[racket-dev] literal strings and numbers are now interned

From: Robby Findler (robby at eecs.northwestern.edu)
Date: Tue Nov 22 21:01:48 EST 2011

'case' seems a lot more useful now than it used to be.


On Tue, Nov 22, 2011 at 10:18 AM, Matthew Flatt <mflatt at cs.utah.edu> wrote:
> As of v5.2.0.4, Racket's reader and `datum->syntax' interns literal
> strings, byte strings, regexps, characters, and numbers. (Also,
> `equal?' now works in the obvious way for regexps.)
> For example, `(eq? "hello" "hello")' will always return true, since the
> two literal "hello"s are interned to the same string. Of course, it's
> best not to write code that depends on this subtle fact, but the
> reader's interning behavior is specified.
> The change is intended to simplify cross-module optimization.

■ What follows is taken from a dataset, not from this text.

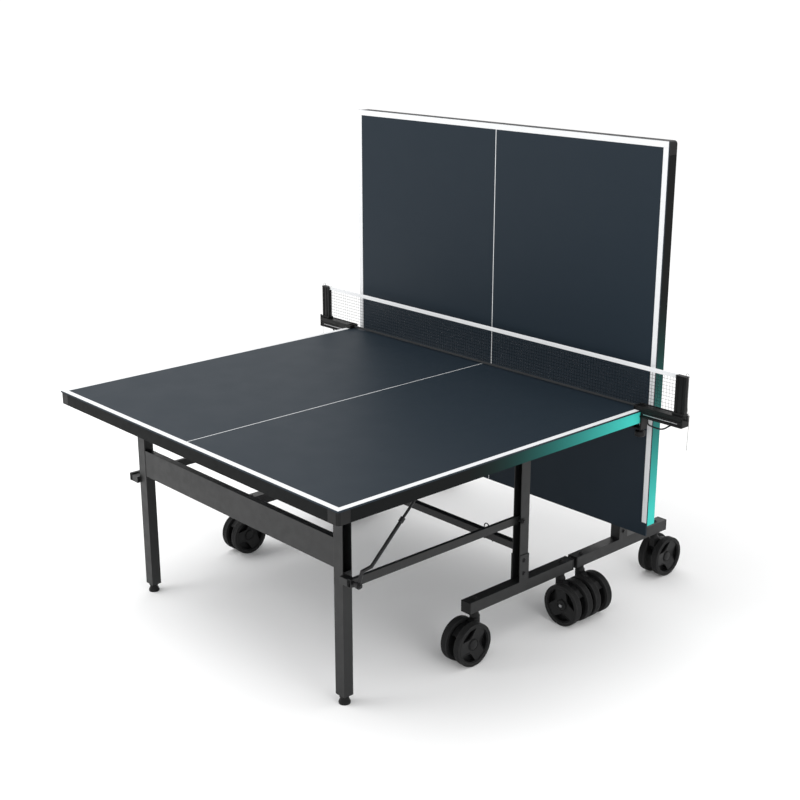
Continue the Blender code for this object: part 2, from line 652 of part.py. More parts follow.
def main():
    clear_scene()
    outwards = {1: 0.0, -1: pi}
    headings = {}
    for side, heading in outwards.items():
        headings[side, 1] = heading
        headings[side, -1] = -pi / 2
    near = empty("near_half", None, (0, WORLD_NET_Y, 0))
    far = empty("far_half", None, (0, WORLD_NET_Y + FAR_SHIFT, 0), (0, 0, pi))
    board_axis = build_half("near", near, 0.0, headings)
    build_half("far", far, FOLD, headings)
    build_net(board_axis)
    bpy.context.view_layer.update()


main()
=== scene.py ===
"""Looks for the folding table-tennis table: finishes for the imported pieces, and their fine detail."""
import bpy
import bmesh
from math import cos, pi, radians, sin
from mathutils import Matrix, Vector


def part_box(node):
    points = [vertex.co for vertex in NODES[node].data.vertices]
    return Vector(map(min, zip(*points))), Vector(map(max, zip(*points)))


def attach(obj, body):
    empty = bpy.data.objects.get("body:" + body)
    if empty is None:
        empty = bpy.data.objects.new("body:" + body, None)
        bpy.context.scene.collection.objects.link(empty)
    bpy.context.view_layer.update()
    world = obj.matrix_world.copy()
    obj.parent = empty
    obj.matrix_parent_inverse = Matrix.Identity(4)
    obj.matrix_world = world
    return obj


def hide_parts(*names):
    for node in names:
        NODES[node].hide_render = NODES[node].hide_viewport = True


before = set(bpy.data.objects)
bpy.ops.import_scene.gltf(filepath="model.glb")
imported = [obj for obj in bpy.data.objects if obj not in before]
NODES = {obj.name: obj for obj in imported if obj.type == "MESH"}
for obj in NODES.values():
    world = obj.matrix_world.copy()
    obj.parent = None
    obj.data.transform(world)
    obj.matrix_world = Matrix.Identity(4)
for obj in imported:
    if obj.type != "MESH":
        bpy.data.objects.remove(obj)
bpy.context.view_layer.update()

# ---------------------------------------------------------------- places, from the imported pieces
BOARD_LO, BOARD_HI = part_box("near_board")
PANEL_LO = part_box("far_board")[0]
NET_LO, NET_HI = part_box("net")
HALF_WIDTH = BOARD_HI.x
NET_LINE = BOARD_HI.y
NET_MIDDLE = (NET_LO.y + NET_HI.y) / 2
SIDES = (("left", -1), ("right", 1))


# ---------------------------------------------------------------- finishes
TEAL_FULL = 0.08                # from the net end of a board, where the teal is at its fullest
TEAL_NONE = 0.93                # and where it has faded to black
TEAL_FADE = 2.6
MESH_PITCH = 0.0120
STRAND_EDGE, STRAND_CORE = 0.0014, 0.0004       # half widths of a strand, faint and dense
STRAND_COVER = 0.62


class Graph:
    """A material's node tree, built one node at a time."""

    def __init__(self, name):
        self.material = bpy.data.materials.new(name)
        self.material.use_nodes = True
        self.tree = self.material.node_tree
        self.shader = self.tree.nodes["Principled BSDF"]
        self.place = self.node("ShaderNodeTexCoord").outputs["Object"]

    def node(self, kind, settings=(), **inputs):
        """A new node with its settings, its inputs linked or set."""
        made = self.tree.nodes.new(kind)
        for key, value in dict(settings).items():
            setattr(made, key, value)
        for key, value in inputs.items():
            self.put(made.inputs[key.replace("_", " ")], value)
        return made

    def put(self, socket, value):
        """Link another node's output to a socket, or set the socket's value."""
        if isinstance(value, bpy.types.NodeSocket):
            self.tree.links.new(value, socket)
        else:
            socket.default_value = value

    def set(self, **inputs):
        """Inputs of the shader itself."""
        for key, value in inputs.items():
            self.put(self.shader.inputs[key.replace("_", " ")], value)

    def maths(self, operation, a, b=0.0):
        """One sum on a and b."""
        made = self.node("ShaderNodeMath", {"operation": operation})
        self.put(made.inputs[0], a)
        self.put(made.inputs[1], b)
        return made.outputs[0]

    def noise(self, scale, detail=3.0, stretch=None):
        """Cloudy noise, drawn out along an axis where stretch is given."""
        place = self.place
        if stretch:
            place = self.node("ShaderNodeMapping", Vector=place, Scale=stretch).outputs[0]
        return self.node("ShaderNodeTexNoise", Vector=place, Scale=scale,
                         Detail=detail).outputs["Fac"]

    def ramp(self, value, low, high, to_low=0.0, to_high=1.0, kind="SMOOTHSTEP"):
        """A value between low and high, mapped to the range from to_low to to_high."""
        made = self.node("ShaderNodeMapRange", {"interpolation_type": kind})
        for socket, given in zip(made.inputs[:5], (value, low, high, to_low, to_high)):
            self.put(socket, given)
        return made.outputs[0]

    def mix(self, share, a, b):
        """Colour a turning to colour b as share goes from 0 to 1."""
        made = self.node("ShaderNodeMix", {"data_type": "RGBA"})
        self.put(made.inputs[0], share)
        self.put(made.inputs[6], a)
        self.put(made.inputs[7], b)
        return made.outputs[2]

    def relief(self, height, strength, distance, bevel):
        """Fine bumps over edges that are rounded by bevel."""
        edge = self.node("ShaderNodeBevel", {"samples": 4}, Radius=bevel).outputs[0]
        self.set(Normal=self.node("ShaderNodeBump", Height=height, Strength=strength,
                                  Distance=distance, Normal=edge).outputs[0])


def rgb(red, green, blue):
    return (red, green, blue, 1.0)


def coated(name, colour, rough, metal=0.0, grain=1400.0, depth=0.00008, bevel=0.0010, mottle=0.16,
           shine=0.5):
    """A paint, plastic or plated finish with fine grain, slight mottling and soft edges."""
    g = Graph(name)
    cloud = g.noise(7.0, 4.0)
    dark = rgb(*(c * (1 - mottle) for c in colour))
    light = rgb(*(c * (1 + mottle) for c in colour))
    g.set(Base_Color=g.mix(cloud, dark, light), Metallic=metal, Specular_IOR_Level=shine,
          Roughness=g.ramp(g.noise(35.0, 5.0), 0.3, 0.7, rough * 0.86, min(rough * 1.14, 1.0)))
    g.relief(g.noise(grain, 2.0), 0.35, depth, bevel)
    return g.material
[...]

The
> compiler can now inline an inexact number bound to `pi', for example,
> without potentially changing the semantics of a program that uses
> something like `(eq? pi pi)'. Probably no good program would break with
> cross-module inlining of numbers even without interning, but it seems
> simplest to dispense with the question by always interning.
> Along the same lines, I think it's unlikely that good programs are
> affected by the `read' interning change, although I had to fix some
> Racket tests that specifically check `eq?'-related behavior. Since
> `datum->syntax' also interns literals, it's possible that the change
> defeats some use of 3-D syntax that depends on the identity of a string
> or number; again, though, that seems unlikely.
> Finally, it's unlikely that interning alone will provide any
> performance improvement. Fewer copies of strings and numbers may be
> retained, but those savings probably just pay for the overhead of the
> intern table.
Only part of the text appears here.